New Balls please. Stefan Rousseau/PA Wire

The political stock of Ed Balls has been on the rise recently. His ratings have improved in recent weeks. As part of Ed Miliband’s effort to have a more civilised discussion at Prime Minister’s Questions, he has been advised to curb his interruptions and his gestures which tend to look boorish.

In any case, the flat-lining gesture he used no longer works, with the UK forecast to have the fastest growth rate among major countries in the coming year. The “austerity means no growth” argument is out of the window and the emphasis is now on the cost of living crisis, the argument that the benefits of growth are not reaching voters, in particular “the squeezed middle” to which Labour is hoping to appeal in the general election.

The most difficult question for Balls to answer has been the car-crash question: “Why hand the keys back to the guy who crashed the car?” Labour, of course, would argue that it did not cause the global financial crisis and many neutral observers would agree that Gordon Brown played a useful role in contributing to international efforts to limits its effects. However, until recently, Balls has been reluctant to admit that Labour did anything wrong.

He is now more willing to admit that mistakes were made, in particular insufficiently tough regulation of the financial sector. His critics would argue that Labour’s big mistake was not to store up surpluses when the economy was booming, but to spend them, so that the UK ran out of money more quickly than it would otherwise have been. A temporary boom in tax revenues was interpreted as a structural and permanent change in the economy, although it can be argued that part of the problem here was the advice offered to ministers by the Treasury.

The opposition leader found responding to the budget speech yesterday “tough” and may regret that he took the task on. There was some disappointment about his speech, after he had to abandon the original version and launch a general attack on government policies. With the captain having failed to score, the goal was there for Ed Balls to hit.

Less bluster, more substance

It was certainly an improvement on his response to the Autumn Statement which was seen as a disaster for him personally and Labour generally. Admittedly, that set a low benchmark to start from – and he did seem distracted by heckling in a relatively sparsely populated chamber and by interventions from Conservative backbenchers. He had some difficulty explaining how, having accepted the principle of a welfare cap, he would pay for it, given his pledge to get rid of the spare room subsidy or bedroom tax.

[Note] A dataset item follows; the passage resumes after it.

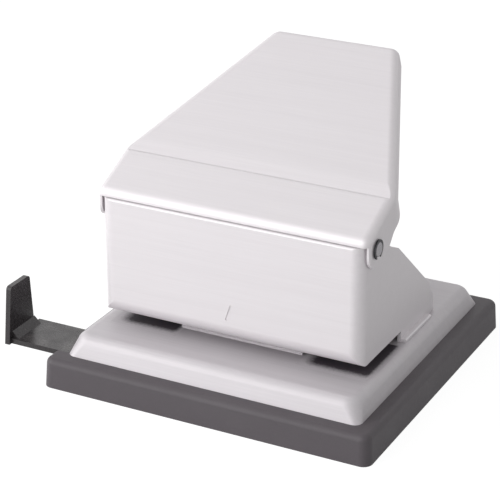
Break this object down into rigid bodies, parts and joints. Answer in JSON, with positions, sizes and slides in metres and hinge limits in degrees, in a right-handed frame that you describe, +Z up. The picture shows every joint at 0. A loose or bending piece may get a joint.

Taking away the winter fuel allowance from the wealthiest 5% of pensioners, which is what he suggested, will not be enough.

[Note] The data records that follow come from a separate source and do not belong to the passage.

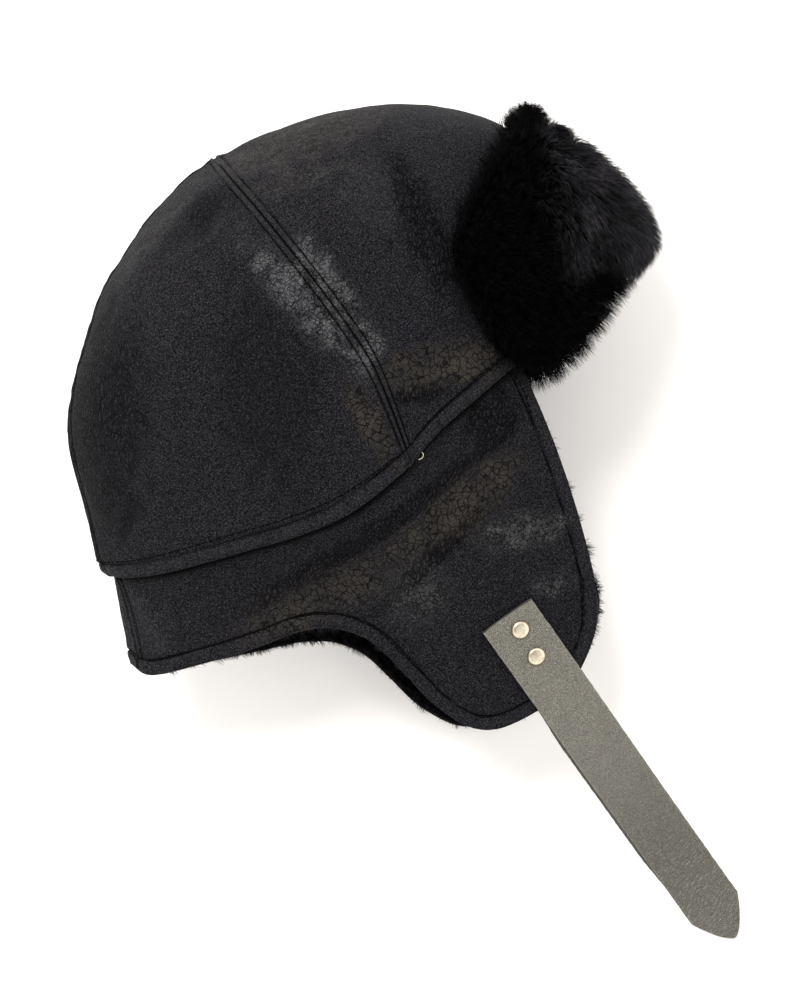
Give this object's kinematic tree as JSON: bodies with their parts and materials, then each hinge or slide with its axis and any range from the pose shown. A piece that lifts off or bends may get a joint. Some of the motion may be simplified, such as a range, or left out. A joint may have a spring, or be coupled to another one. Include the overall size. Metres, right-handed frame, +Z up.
{
  "type": "aviator hat",
  "caption": "Aviator hat with leather crown, ear flaps, turned-up fur front flap and a strap end, lying on its side.",
  "frame": {"origin": "on the floor, under the flattened side of the crown that the hat lies on", "axes": "+X to the hat's front, +Y to the crown's top, +Z up, away from the floor, towards the hat's right side"},
  "size_m": [0.3022, 0.4205, 0.1406],
  "materials": {
    "leather": "black crackled grain, half matt",
    "fur": "black short fur",
    "strap_leather": "grey-olive pebbled grain",
    "brass": "antique, soft shine"
  },
  "bodies": {
    "root": {"crown_front": "leather", "crown_back_right": "leather", "crown_back_left": "leather", "skirt_right": "leather", "skirt_left": "leather", "lining_right": "fur", "lining_left": "fur", "fur_visor": "fur", "chin_strap": "strap_leather", "rivet_upper": "brass", "rivet_lower": "brass"}
  },
  "joints": []
}
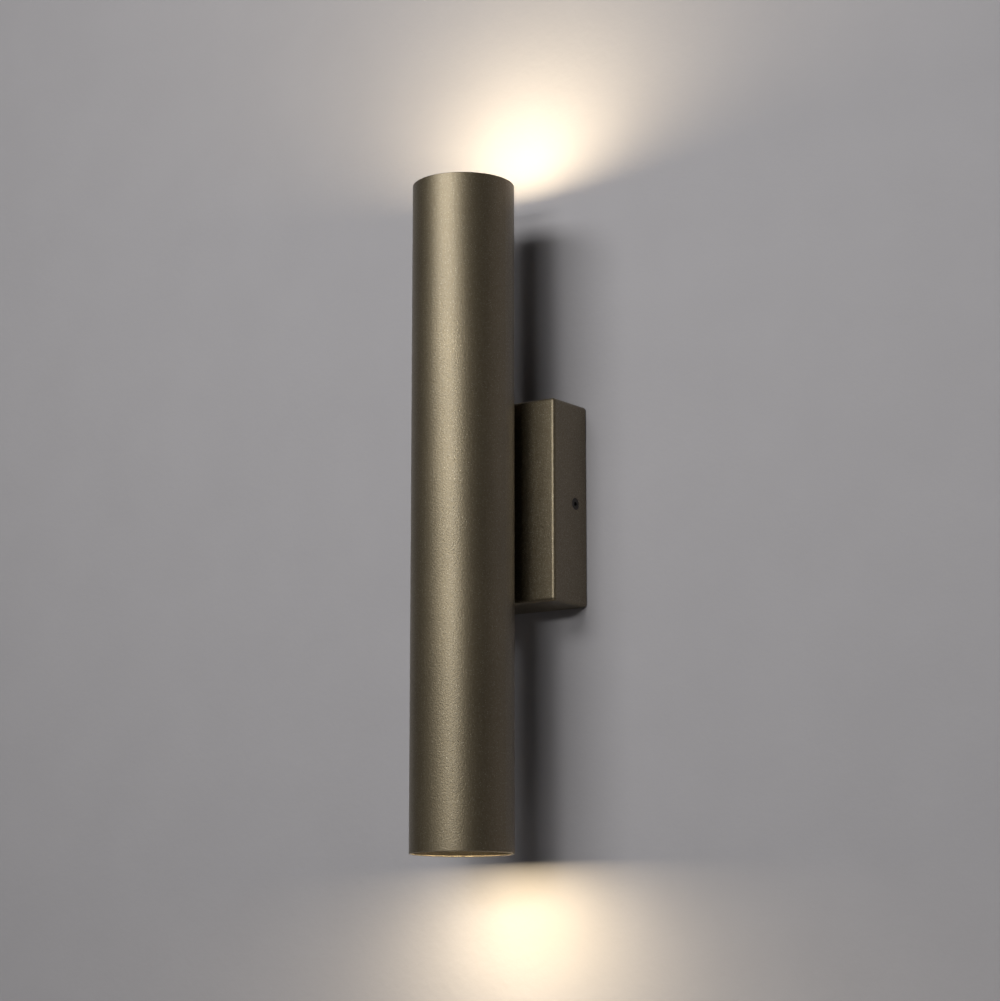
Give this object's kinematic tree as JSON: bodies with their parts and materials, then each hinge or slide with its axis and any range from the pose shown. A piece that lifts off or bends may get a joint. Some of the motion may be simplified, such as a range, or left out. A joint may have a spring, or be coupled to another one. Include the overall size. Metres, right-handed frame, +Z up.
{
  "type": "tube wall light",
  "caption": "Upright tube wall light, lit from both ends by twist-lock reflector lamps, on a flat box that hides its wall bracket and wiring.",
  "frame": {"origin": "on the wall, midway between the two wall-screw holes and behind the middle of the box", "axes": "+X to the right as seen by someone who faces the light, +Y into the wall, +Z up along the tube"},
  "size_m": [0.085, 0.0966, 0.392],
  "materials": {
    "bronze_coat": "dark bronze powder coat, satin, with fine metallic sparkle and a light grain",
    "dark_screw": "black plated steel with a bright glint in its socket",
    "zinc_steel": "bright zinc plate",
    "brass": "turned brass",
    "tinned_copper": "tinned copper alloy strip",
    "steatite": "unglazed pale steatite",
    "holder_plastic": "black heat-proof moulding",
    "white_plastic": "natural nylon moulding",
    "terminal_plastic": "translucent-looking natural polyamide",
    "black_rubber": "soft matt rubber",
    "lamp_plastic": "white lamp base moulding",
    "lamp_aluminium": "satin die-cast aluminium",
    "board_white": "white solder-masked board",
    "phosphor": "yellow phosphor, lit",
    "lens_frosted": "lit frosted lens with a fine prism pattern",
    "live_insulation": "brown silicone insulation",
    "neutral_insulation": "blue silicone insulation",
    "earth_insulation": "green insulation with a yellow stripe"
  },
  "bodies": {
    "fixture": {"body_earth_lead": "earth_insulation", "body_earth_tag": "tinned_copper", "box_cover": "bronze_coat", "bracket_earth_lead": "earth_insulation", "bracket_earth_screw": "brass", "bracket_earth_tag": "tinned_copper", "bracket_earth_washer": "zinc_steel", "cable_clamp": "white_plastic", "cable_clamp_screws": "zinc_steel", "entry_grommet": "black_rubber", "holder_nuts": "zinc_steel", "holder_screws": "zinc_steel", "lamp_carrier": "zinc_steel", "lower_holder_body": "steatite", "lower_holder_cap": "holder_plastic", "lower_holder_contacts": "tinned_copper", "lower_live_lead": "live_insulation", "lower_neutral_lead": "neutral_insulation", "nipple_bushes": "white_plastic", "nipple_nuts": "zinc_steel", "nipple_washers": "zinc_steel", "saddle_spacer": "bronze_coat", "side_screws": "dark_screw", "terminal_body": "terminal_plastic", "terminal_fixing_screws": "zinc_steel", "terminal_inserts": "brass", "terminal_screws": "zinc_steel", "threaded_nipple": "zinc_steel", "tube_body": "bronze_coat", "upper_holder_body": "steatite", "upper_holder_cap": "holder_plastic", "upper_holder_contacts": "tinned_copper", "upper_live_lead": "live_insulation", "upper_neutral_lead": "neutral_insulation", "wall_bracket": "zinc_steel"},
    "upper_lamp": {"upper_lamp_base": "lamp_plastic", "upper_lamp_board": "board_white", "upper_lamp_emitter": "phosphor", "upper_lamp_housing": "lamp_aluminium", "upper_lamp_lens": "lens_frosted", "upper_lamp_pins": "tinned_copper"},
    "lower_lamp": {"lower_lamp_base": "lamp_plastic", "lower_lamp_board": "board_white", "lower_lamp_emitter": "phosphor", "lower_lamp_housing": "lamp_aluminium", "lower_lamp_lens": "lens_frosted", "lower_lamp_pins": "tinned_copper"}
  },
  "joints": [
    {"name": "upper_lamp_twist", "type": "hinge", "parent": "fixture", "child": "upper_lamp", "pos_m": [0, -0.0666, 0.1327], "axis": [0, 0, 1], "range_deg": [0, 45]},
    {"name": "lower_lamp_twist", "type": "hinge", "parent": "fixture", "child": "lower_lamp", "pos_m": [0, -0.0666, -0.1513], "axis": [0, 0, -1], "range_deg": [0, 45]}
  ]
}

The shadow chancellor tried to start in a statesmanlike fashion, resorting to bluster less than usually and carefully addressing his remarks to the deputy speaker, looking at him as he made his remarks and ignoring the Treasury bench opposite.

However, he then started to descend into political knockabout. Admittedly, the bingo and beer poster issued by the Conservatives on Twitter had already attracted a lot of criticism on social media because of its apparently patronising tone and he was able to use it to reinforce the “them and us”, “out of touch” theme which Labour has emphasised. He pointed out that the one penny off the beer duty meant that one would have to drink 300 pints before getting a free beer.

He characterised the budget as the last chance for the chancellor and presented a long list of concessions or help that had been omitted. However, the length of this list blunted its impact – it was like reading a long sentence with lots of semi-colons.

Even so, he was able to make three key charges against George Osborne: that he had failed to eliminate the deficit by 2015, that he failed to rebalance the economy and that living standards had got worse, not better, under the Conservatives.

He also threw down a gauntlet to the chancellor, suggesting that the Office of Budget Responsibility should be able to review the spending and tax plans of all the political parties at the next general election. That might be a risk for Labour, although the OBR could be relied upon to be restrained and qualified in anything it said.

Balls passed the test, if not with flying colours. Now Labour will try to make its charge stick: that Conservative policies benefit the few. The Conservatives meanwhile will try and suggest that Labour lacks economic competence. Balls will be one of their main targets.